Problem to solve: Scan the lines below for the word "imported". Copy each line you find it in.

Source excerpt:

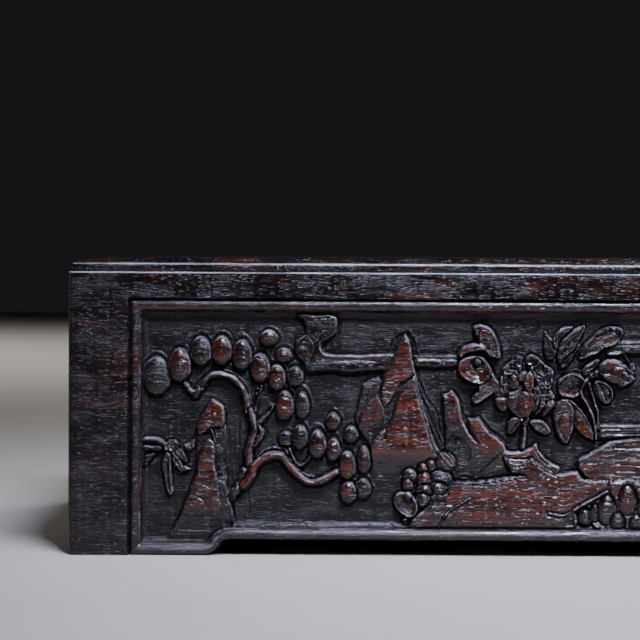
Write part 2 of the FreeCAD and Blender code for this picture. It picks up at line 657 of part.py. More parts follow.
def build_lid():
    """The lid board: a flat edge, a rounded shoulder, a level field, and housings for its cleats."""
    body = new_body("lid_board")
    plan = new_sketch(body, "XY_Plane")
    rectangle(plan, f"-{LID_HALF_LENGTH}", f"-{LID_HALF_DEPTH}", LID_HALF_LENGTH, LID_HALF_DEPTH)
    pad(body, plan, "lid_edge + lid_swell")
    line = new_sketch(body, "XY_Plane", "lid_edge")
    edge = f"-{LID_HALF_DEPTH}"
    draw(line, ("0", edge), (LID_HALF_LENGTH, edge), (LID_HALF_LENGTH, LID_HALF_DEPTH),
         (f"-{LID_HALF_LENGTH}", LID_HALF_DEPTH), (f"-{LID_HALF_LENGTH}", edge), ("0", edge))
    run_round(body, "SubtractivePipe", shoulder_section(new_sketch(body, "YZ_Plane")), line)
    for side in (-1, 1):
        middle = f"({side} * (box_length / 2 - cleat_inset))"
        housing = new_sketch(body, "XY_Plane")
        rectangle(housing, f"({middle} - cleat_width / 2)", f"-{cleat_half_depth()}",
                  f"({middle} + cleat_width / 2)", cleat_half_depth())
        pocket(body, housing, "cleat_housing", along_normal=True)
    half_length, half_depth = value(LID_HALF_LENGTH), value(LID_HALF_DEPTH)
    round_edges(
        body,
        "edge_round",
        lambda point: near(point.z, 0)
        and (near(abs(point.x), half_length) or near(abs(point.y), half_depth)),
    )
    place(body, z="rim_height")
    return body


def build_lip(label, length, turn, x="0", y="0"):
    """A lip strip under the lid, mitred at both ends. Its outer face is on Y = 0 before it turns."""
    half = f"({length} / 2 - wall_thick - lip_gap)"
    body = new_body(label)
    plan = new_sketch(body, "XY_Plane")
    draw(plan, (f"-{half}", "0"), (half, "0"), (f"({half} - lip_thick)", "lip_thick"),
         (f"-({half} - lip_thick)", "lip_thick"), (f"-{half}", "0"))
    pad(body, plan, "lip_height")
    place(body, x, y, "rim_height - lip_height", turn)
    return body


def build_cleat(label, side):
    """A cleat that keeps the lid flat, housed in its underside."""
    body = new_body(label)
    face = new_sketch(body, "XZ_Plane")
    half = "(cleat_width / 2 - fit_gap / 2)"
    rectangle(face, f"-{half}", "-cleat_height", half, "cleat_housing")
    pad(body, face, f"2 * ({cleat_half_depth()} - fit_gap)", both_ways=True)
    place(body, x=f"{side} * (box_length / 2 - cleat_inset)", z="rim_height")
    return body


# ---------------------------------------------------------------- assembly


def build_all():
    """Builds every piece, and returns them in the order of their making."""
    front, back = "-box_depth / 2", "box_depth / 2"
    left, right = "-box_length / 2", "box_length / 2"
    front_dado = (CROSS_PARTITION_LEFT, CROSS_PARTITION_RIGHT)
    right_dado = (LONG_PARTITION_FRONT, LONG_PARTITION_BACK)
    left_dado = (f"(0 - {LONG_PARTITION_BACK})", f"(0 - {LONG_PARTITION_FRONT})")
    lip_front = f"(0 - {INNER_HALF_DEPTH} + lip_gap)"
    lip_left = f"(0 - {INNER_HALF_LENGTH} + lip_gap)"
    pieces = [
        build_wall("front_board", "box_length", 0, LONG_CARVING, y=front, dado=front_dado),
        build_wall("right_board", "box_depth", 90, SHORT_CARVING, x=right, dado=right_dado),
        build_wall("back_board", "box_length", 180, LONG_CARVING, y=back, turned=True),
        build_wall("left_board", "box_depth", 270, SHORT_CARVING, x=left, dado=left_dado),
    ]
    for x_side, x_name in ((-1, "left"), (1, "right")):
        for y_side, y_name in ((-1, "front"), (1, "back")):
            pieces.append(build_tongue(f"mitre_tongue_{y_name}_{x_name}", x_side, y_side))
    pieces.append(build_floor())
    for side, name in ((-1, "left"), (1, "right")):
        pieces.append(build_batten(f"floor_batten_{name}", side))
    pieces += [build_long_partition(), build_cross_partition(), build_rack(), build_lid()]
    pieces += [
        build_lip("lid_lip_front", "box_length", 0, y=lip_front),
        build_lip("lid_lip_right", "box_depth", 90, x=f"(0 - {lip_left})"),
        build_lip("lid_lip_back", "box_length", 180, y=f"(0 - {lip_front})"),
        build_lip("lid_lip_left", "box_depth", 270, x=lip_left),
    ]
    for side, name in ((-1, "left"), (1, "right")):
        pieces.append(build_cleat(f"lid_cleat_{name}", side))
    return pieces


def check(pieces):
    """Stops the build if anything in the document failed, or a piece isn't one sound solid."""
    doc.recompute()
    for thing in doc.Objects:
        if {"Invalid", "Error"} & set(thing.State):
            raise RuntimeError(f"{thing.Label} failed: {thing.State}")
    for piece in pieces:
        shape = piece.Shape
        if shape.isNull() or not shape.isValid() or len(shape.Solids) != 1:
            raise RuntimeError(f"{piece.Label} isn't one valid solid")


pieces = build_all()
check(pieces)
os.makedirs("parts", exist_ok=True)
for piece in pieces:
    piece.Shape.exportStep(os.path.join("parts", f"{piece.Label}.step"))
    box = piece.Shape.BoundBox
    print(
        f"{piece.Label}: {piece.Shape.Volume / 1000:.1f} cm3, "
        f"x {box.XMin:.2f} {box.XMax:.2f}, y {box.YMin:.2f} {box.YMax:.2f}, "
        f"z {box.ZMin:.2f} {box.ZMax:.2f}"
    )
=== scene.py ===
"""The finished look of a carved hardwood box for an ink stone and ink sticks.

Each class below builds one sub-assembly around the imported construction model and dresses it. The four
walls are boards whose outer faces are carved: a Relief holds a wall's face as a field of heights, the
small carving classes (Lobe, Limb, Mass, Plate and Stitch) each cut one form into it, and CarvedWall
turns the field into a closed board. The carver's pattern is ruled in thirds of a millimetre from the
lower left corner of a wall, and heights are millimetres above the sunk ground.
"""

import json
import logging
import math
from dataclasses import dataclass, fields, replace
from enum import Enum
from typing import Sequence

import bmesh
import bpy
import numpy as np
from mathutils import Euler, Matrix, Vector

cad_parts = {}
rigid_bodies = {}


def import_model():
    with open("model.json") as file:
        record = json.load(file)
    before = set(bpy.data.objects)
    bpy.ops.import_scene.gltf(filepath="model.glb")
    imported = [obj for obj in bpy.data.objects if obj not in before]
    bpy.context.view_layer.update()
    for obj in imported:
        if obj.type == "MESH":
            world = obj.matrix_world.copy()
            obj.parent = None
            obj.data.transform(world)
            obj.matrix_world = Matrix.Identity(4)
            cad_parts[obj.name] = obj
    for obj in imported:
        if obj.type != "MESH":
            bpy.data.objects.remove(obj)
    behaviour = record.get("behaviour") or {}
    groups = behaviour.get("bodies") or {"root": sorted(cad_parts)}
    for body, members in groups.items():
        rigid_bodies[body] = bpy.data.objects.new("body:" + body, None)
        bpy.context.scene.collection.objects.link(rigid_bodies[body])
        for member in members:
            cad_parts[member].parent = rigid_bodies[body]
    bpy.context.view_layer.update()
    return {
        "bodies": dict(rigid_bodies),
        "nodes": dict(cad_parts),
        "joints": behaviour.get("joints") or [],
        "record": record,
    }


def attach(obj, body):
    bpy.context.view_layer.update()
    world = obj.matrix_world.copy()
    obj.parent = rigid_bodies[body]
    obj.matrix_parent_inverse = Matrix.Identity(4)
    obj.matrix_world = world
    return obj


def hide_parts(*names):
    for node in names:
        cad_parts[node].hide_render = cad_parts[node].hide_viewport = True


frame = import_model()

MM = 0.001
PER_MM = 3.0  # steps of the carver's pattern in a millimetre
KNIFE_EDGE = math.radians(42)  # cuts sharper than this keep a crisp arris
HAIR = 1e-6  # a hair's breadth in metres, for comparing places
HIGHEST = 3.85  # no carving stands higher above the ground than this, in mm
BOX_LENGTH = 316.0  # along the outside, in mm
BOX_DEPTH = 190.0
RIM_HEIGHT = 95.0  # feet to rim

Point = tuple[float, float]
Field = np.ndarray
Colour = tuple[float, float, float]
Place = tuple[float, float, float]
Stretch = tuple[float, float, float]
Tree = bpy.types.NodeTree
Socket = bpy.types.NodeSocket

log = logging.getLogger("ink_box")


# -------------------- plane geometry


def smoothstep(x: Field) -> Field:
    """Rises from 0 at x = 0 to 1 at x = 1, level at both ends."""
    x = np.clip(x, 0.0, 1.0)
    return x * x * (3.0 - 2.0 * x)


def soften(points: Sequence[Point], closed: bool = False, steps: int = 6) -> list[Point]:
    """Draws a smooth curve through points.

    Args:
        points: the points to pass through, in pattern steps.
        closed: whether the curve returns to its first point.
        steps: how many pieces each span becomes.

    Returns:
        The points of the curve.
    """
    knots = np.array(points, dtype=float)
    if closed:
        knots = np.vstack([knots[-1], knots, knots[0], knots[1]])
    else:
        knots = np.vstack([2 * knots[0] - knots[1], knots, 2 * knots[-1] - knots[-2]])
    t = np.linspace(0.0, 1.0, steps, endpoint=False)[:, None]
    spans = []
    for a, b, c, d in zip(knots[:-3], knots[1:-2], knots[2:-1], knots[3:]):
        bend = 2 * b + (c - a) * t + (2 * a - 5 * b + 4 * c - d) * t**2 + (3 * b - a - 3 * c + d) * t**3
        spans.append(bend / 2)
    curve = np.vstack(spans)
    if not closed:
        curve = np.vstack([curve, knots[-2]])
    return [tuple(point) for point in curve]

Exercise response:
Each class below builds one sub-assembly around the imported construction model and dresses it. The four
    imported = [obj for obj in bpy.data.objects if obj not in before]
    for obj in imported:
    for obj in imported:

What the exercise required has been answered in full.